Which lines come from the start of the records through the line that holds "return side_width(x) *"? Write them out word for word.

[Modeling code records]
+===+
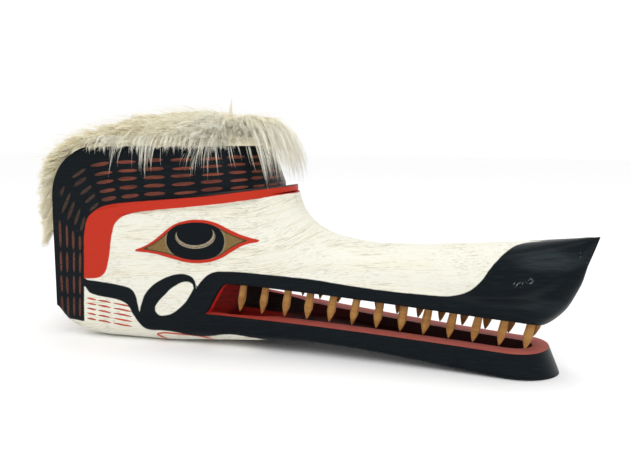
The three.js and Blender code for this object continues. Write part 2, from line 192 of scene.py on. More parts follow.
def wall_width(x, z):
    reach = (x - HEAD_ROUNDING_X) / (forehead_front(z) - HEAD_ROUNDING_X)
    return side_width(x) * np.sqrt(np.maximum(1 - np.maximum(reach, 0) ** 2, 0.002))


# The view that the painted shapes are laid out in. A point of the carving's near side
# has one place in it, in picture points, and the far side is painted as its mirror.
VIEW_AZIMUTH = math.radians(25)
VIEW_ELEVATION = math.radians(8)
VIEW_DISTANCE = 843.75
VIEW_TARGET_Z = 122.625
VIEW_FOCAL = 750
VIEW_MIDDLE = (315.5, 236.5)


def layout(points):
    """Picture places of points in millimetres, which are mirrored to the near side."""
    x, y, z = points[..., 0], -np.abs(points[..., 1]), points[..., 2] - VIEW_TARGET_Z
    sin_a, cos_a = math.sin(VIEW_AZIMUTH), math.cos(VIEW_AZIMUTH)
    sin_e, cos_e = math.sin(VIEW_ELEVATION), math.cos(VIEW_ELEVATION)
    ahead = sin_a * x - cos_a * y
    depth = VIEW_DISTANCE - (ahead * cos_e + z * sin_e)
    across = cos_a * x + sin_a * y
    up = -ahead * sin_e + z * cos_e
    return np.stack([
        VIEW_MIDDLE[0] + VIEW_FOCAL * across / depth,
        VIEW_MIDDLE[1] - VIEW_FOCAL * up / depth,
    ], axis=-1)


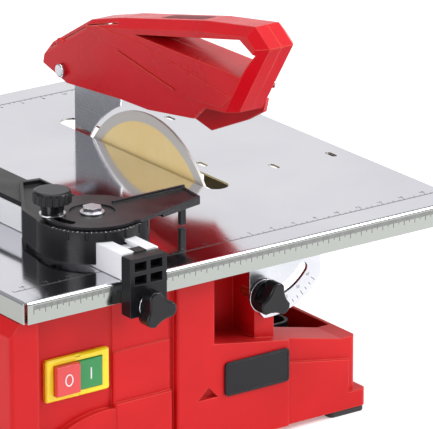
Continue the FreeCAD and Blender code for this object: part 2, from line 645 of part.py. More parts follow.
+===+
Exercise result:
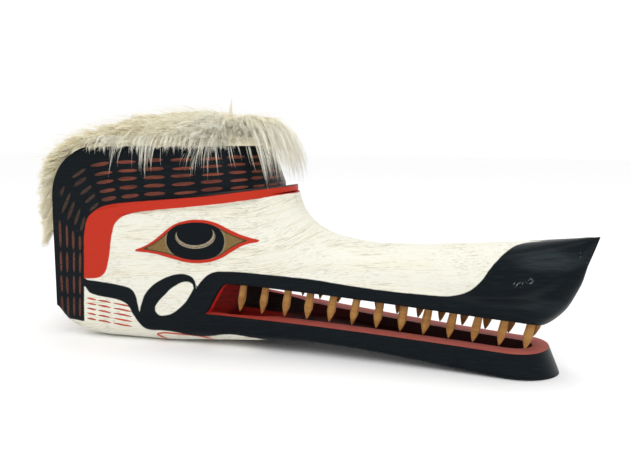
The three.js and Blender code for this object continues. Write part 2, from line 192 of scene.py on. More parts follow.
def wall_width(x, z):
    reach = (x - HEAD_ROUNDING_X) / (forehead_front(z) - HEAD_ROUNDING_X)
    return side_width(x) * np.sqrt(np.maximum(1 - np.maximum(reach, 0) ** 2, 0.002))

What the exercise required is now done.